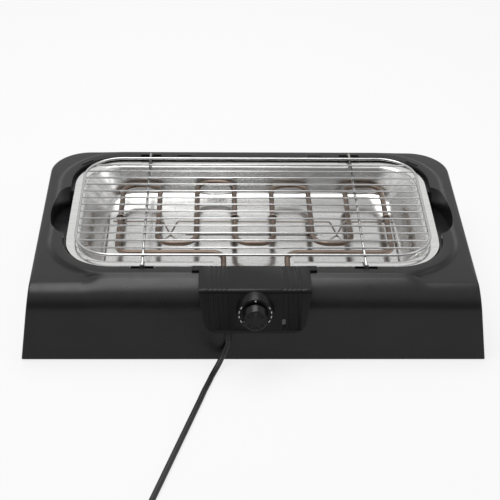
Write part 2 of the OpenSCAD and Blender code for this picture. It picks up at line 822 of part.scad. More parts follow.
━━━━
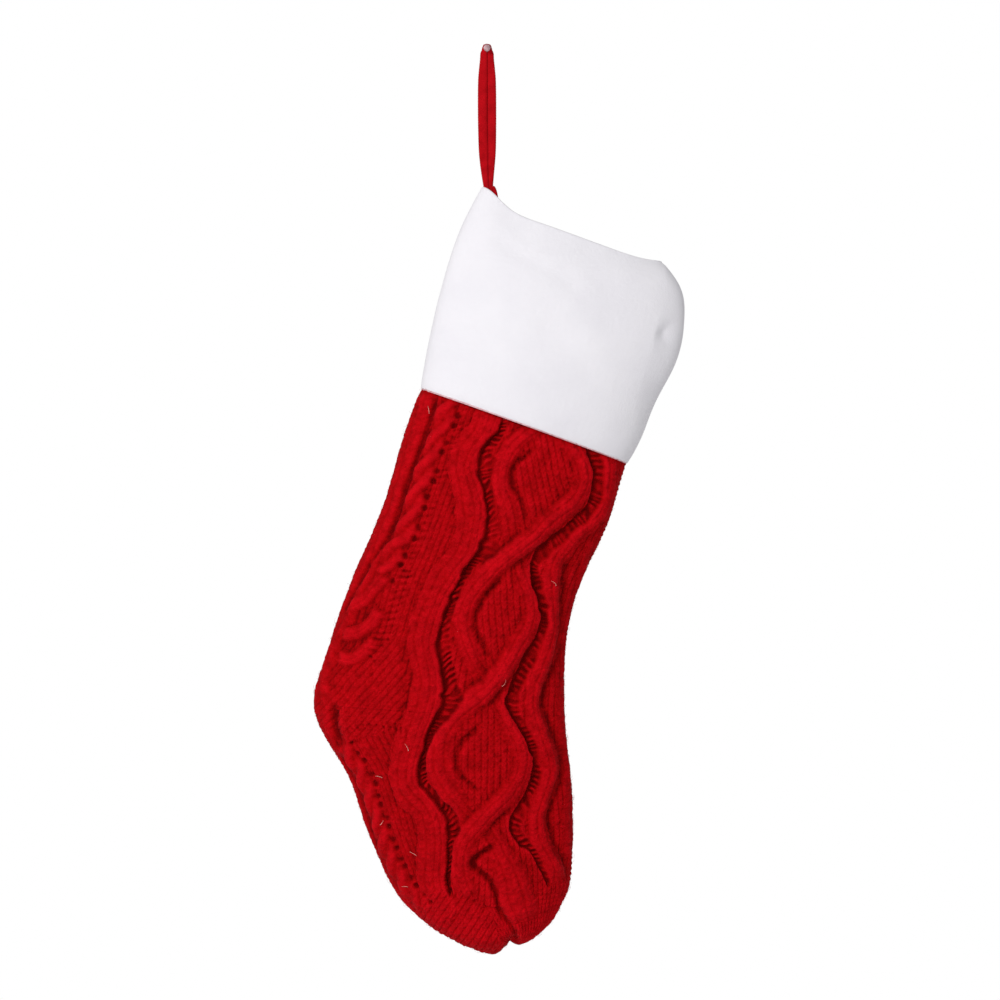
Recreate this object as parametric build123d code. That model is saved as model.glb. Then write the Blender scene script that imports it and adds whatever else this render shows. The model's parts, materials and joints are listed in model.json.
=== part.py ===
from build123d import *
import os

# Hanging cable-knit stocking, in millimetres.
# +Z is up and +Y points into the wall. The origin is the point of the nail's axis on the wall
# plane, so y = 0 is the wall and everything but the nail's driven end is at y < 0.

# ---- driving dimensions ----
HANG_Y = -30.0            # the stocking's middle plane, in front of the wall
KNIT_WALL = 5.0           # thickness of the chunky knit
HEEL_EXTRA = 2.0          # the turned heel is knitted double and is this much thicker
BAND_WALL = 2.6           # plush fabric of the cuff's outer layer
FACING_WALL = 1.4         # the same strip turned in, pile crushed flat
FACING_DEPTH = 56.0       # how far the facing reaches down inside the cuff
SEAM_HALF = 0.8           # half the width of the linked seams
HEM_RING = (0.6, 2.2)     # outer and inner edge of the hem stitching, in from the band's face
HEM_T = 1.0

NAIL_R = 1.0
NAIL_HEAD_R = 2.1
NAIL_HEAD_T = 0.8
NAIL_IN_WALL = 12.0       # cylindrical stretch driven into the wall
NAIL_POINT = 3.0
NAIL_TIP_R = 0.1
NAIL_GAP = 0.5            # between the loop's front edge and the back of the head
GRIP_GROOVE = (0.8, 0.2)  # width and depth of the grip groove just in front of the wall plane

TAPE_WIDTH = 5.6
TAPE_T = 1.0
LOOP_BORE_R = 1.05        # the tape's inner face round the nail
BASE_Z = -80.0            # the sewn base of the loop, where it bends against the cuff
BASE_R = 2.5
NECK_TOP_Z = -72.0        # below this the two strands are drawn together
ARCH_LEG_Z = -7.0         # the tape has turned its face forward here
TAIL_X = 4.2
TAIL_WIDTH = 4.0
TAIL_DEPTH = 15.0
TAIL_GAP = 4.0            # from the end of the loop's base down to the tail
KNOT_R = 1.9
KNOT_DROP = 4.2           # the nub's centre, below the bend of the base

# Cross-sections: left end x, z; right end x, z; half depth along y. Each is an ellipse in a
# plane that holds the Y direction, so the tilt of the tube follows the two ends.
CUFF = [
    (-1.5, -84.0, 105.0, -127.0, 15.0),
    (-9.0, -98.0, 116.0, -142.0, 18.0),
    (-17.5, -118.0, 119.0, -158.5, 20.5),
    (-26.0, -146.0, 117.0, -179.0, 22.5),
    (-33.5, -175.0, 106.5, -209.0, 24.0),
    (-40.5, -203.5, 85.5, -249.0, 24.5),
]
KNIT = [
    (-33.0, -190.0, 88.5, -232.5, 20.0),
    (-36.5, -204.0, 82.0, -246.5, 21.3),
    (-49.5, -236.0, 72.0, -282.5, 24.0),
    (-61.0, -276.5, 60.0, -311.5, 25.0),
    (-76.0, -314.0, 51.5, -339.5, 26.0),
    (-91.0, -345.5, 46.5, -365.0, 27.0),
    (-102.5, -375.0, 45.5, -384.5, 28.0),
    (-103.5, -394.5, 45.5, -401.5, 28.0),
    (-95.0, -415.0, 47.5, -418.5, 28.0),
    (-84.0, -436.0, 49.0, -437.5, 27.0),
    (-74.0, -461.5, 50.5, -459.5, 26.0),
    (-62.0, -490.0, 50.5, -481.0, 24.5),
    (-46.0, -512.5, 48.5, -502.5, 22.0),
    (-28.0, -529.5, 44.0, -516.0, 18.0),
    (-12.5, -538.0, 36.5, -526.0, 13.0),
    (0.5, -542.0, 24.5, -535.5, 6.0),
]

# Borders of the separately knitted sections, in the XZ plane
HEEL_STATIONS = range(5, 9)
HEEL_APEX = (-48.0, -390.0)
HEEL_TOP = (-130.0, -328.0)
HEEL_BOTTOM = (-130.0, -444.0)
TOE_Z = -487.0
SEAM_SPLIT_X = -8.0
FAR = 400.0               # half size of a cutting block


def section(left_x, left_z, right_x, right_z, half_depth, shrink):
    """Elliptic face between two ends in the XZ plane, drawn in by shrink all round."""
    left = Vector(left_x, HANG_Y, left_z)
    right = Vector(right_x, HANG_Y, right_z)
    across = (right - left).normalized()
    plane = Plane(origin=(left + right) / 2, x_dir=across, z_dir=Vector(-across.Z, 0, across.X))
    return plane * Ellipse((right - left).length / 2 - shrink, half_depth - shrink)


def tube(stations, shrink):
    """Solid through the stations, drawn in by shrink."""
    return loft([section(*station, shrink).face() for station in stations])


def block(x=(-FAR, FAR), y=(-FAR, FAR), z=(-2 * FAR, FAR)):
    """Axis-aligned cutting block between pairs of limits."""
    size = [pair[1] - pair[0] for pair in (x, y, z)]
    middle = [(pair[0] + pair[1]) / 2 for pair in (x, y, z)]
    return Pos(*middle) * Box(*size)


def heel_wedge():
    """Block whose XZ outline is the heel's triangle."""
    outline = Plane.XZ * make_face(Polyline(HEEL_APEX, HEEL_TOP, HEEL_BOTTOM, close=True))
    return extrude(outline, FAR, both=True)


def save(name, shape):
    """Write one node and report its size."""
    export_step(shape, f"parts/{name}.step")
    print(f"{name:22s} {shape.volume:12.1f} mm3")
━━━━
» Instructions to follow
Solely the line containing "Recreate this object", the line containing "# plane, so", and the lines between them are to be given again, exactly as written.

» Full response
Recreate this object as parametric build123d code. That model is saved as model.glb. Then write the Blender scene script that imports it and adds whatever else this render shows. The model's parts, materials and joints are listed in model.json.
=== part.py ===
from build123d import *
import os

# Hanging cable-knit stocking, in millimetres.
# +Z is up and +Y points into the wall. The origin is the point of the nail's axis on the wall
# plane, so y = 0 is the wall and everything but the nail's driven end is at y < 0.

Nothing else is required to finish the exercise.